**Task description**
Give again only the lines beginning with the one that contains "obj.parent = None" and ending with the one that contains "frame = import_model()"; include both of those lines.

start

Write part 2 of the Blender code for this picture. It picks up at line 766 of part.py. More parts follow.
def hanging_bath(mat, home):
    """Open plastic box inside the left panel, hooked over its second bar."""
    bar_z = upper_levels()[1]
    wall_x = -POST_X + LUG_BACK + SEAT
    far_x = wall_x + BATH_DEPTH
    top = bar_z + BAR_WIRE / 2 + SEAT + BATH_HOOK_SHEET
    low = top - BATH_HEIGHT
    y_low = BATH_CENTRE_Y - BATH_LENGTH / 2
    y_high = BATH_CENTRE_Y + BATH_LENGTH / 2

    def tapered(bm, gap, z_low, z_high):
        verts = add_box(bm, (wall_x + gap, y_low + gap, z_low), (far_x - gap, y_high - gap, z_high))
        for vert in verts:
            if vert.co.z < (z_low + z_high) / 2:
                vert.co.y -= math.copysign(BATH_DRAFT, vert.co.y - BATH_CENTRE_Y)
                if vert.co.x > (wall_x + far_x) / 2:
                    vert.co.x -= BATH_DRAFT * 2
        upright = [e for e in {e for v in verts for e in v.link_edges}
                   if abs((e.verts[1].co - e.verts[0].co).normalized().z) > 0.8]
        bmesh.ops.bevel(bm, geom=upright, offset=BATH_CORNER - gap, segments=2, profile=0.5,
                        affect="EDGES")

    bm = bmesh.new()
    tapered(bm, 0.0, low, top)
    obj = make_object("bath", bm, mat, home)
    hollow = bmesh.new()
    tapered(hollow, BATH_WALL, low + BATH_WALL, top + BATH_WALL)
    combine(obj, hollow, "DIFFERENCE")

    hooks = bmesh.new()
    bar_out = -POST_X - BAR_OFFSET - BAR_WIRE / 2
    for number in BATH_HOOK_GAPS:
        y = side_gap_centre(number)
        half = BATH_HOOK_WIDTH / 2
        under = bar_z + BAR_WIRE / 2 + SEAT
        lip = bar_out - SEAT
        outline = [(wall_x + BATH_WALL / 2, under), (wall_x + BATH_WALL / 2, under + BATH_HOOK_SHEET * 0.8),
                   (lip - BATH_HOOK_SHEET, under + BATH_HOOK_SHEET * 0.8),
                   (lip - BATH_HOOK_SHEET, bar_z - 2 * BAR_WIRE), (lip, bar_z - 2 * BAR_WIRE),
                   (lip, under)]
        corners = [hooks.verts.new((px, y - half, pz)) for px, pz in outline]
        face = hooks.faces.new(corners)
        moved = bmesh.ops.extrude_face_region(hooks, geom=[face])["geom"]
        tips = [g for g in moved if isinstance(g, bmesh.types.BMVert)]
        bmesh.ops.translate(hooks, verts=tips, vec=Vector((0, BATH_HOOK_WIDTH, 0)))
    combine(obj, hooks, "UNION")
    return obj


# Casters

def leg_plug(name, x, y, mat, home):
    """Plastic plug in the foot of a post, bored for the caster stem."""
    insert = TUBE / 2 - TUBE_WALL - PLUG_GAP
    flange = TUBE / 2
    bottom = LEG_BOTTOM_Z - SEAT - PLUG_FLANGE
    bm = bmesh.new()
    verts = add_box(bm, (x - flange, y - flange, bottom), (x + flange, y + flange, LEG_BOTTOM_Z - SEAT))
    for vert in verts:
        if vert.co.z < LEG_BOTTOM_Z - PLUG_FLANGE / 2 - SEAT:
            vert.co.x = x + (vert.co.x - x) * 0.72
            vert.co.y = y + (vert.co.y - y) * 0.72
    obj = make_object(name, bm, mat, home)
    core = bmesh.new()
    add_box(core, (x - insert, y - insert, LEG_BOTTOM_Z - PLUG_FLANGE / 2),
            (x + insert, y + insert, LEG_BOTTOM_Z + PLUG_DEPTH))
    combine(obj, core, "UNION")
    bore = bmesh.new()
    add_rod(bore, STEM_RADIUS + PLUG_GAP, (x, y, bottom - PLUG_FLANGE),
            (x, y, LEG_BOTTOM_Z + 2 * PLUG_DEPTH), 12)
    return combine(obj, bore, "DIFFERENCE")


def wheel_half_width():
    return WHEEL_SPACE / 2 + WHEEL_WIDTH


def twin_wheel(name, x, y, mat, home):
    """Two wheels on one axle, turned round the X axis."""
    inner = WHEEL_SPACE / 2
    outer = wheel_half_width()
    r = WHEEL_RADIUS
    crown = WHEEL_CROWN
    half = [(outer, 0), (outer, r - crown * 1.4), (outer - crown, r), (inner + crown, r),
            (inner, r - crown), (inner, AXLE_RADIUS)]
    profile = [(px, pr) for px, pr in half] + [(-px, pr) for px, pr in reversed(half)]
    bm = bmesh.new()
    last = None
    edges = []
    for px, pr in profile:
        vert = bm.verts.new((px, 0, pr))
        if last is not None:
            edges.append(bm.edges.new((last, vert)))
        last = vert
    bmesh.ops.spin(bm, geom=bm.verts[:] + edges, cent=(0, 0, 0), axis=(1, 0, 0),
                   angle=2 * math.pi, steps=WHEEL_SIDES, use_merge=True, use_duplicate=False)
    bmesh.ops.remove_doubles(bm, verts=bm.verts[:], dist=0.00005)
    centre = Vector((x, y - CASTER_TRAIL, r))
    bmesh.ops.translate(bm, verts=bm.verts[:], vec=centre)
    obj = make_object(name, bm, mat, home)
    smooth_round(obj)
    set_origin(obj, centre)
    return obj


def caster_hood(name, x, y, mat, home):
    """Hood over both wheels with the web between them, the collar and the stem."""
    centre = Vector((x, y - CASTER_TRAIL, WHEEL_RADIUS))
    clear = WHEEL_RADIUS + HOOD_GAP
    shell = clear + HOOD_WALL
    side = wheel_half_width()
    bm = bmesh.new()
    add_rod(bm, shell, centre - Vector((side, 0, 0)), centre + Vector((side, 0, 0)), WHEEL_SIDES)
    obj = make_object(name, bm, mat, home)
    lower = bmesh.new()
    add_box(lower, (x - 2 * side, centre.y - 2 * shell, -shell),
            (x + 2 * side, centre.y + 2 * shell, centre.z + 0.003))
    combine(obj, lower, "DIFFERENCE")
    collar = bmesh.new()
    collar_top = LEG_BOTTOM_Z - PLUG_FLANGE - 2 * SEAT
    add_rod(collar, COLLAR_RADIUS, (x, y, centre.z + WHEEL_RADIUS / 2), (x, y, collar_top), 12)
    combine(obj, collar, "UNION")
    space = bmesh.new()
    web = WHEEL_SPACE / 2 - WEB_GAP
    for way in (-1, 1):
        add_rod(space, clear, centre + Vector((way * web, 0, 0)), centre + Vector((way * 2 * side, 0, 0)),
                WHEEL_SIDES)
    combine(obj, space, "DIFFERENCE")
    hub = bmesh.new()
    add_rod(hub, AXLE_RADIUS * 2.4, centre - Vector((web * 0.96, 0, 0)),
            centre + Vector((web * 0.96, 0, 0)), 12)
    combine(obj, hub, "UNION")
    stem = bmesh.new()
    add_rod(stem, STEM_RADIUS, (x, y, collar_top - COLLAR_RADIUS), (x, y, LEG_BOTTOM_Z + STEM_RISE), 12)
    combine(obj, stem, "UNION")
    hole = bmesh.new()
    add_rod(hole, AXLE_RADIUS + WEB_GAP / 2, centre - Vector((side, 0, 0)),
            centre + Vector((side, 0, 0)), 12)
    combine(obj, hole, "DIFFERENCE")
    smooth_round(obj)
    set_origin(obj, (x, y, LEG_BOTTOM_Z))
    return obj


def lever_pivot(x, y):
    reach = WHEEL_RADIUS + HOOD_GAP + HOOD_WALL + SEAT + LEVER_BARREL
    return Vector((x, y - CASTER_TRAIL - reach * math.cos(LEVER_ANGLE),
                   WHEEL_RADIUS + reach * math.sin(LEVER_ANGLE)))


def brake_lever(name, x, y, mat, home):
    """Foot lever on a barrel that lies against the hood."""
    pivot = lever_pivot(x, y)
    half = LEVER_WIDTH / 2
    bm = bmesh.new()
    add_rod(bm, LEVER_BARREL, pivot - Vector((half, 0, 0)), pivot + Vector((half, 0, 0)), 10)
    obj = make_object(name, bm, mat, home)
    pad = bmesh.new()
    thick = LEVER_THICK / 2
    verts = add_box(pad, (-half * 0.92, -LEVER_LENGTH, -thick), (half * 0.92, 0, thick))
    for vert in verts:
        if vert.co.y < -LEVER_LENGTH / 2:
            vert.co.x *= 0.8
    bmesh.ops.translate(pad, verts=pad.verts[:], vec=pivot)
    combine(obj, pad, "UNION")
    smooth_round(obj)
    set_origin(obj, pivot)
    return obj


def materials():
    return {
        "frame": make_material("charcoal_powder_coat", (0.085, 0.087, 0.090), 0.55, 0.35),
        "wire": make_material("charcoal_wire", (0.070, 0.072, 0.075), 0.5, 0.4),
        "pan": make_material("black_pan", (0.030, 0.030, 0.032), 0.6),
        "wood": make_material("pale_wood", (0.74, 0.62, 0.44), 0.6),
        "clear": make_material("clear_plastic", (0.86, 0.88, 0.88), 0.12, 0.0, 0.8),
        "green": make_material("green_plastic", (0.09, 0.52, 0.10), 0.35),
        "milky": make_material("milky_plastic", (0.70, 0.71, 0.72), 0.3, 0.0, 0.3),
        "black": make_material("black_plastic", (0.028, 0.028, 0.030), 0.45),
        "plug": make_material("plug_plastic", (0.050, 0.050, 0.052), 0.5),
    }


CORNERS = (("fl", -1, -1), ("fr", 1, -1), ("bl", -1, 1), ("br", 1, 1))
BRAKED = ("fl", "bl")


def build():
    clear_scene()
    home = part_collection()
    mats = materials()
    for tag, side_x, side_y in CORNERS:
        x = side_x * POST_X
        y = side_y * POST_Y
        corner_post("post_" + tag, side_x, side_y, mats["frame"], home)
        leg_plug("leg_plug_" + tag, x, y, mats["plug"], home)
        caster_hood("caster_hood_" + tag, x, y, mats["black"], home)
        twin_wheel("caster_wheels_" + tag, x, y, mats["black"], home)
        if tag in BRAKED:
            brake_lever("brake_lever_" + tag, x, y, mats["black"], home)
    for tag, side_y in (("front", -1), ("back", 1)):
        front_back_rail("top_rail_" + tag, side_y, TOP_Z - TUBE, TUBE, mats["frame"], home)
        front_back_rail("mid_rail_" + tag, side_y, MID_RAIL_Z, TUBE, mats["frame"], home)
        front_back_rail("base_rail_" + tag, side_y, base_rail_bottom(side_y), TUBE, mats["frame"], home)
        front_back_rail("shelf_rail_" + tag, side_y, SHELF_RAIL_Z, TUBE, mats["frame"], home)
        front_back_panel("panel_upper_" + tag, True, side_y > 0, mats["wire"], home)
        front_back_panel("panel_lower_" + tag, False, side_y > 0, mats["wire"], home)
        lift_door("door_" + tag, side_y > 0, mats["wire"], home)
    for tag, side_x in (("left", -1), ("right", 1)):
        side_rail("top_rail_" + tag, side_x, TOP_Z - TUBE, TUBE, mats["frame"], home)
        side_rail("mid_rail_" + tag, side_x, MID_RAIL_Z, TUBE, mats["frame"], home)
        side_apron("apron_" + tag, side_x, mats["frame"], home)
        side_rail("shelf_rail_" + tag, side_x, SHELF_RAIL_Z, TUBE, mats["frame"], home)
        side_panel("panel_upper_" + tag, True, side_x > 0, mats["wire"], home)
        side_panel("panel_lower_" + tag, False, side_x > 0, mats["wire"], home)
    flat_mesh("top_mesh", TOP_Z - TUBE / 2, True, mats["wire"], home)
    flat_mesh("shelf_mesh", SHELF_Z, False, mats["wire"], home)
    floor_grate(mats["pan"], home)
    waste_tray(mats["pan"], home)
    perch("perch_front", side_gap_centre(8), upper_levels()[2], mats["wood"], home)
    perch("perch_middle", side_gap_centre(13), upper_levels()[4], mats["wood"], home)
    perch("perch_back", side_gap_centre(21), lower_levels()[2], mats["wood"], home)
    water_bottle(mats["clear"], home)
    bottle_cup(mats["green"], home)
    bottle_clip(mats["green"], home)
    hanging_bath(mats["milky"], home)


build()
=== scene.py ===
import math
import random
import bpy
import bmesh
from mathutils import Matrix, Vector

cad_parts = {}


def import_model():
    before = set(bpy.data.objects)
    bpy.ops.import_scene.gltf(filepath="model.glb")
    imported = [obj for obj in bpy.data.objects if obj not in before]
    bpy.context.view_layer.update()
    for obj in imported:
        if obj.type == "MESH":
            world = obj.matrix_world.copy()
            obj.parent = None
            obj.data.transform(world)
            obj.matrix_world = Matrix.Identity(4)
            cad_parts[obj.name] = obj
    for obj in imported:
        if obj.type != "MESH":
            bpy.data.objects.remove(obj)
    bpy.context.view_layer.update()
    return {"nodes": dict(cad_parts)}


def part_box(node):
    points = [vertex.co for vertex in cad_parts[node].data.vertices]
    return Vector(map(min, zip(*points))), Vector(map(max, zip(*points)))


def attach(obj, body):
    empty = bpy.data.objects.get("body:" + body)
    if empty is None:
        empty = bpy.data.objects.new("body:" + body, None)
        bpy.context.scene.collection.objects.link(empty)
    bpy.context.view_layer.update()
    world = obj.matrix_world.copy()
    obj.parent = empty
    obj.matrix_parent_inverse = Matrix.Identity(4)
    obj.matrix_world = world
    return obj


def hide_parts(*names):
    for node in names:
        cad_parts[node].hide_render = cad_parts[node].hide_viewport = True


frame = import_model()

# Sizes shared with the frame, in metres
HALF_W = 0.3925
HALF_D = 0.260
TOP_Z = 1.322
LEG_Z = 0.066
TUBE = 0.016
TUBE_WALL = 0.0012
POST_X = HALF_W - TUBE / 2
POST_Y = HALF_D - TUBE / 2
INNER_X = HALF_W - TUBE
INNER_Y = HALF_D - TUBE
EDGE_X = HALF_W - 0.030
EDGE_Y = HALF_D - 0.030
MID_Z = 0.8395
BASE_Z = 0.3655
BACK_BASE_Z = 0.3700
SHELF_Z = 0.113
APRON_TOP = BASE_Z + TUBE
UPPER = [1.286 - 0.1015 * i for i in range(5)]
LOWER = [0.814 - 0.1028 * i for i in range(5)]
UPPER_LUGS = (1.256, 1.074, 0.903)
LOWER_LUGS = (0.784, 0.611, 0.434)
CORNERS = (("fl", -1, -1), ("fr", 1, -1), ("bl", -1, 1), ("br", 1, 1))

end

**Solution to this exercise**
            obj.parent = None
            obj.data.transform(world)
            obj.matrix_world = Matrix.Identity(4)
            cad_parts[obj.name] = obj
    for obj in imported:
        if obj.type != "MESH":
            bpy.data.objects.remove(obj)
    bpy.context.view_layer.update()
    return {"nodes": dict(cad_parts)}


def part_box(node):
    points = [vertex.co for vertex in cad_parts[node].data.vertices]
    return Vector(map(min, zip(*points))), Vector(map(max, zip(*points)))


def attach(obj, body):
    empty = bpy.data.objects.get("body:" + body)
    if empty is None:
        empty = bpy.data.objects.new("body:" + body, None)
        bpy.context.scene.collection.objects.link(empty)
    bpy.context.view_layer.update()
    world = obj.matrix_world.copy()
    obj.parent = empty
    obj.matrix_parent_inverse = Matrix.Identity(4)
    obj.matrix_world = world
    return obj


def hide_parts(*names):
    for node in names:
        cad_parts[node].hide_render = cad_parts[node].hide_viewport = True


frame = import_model()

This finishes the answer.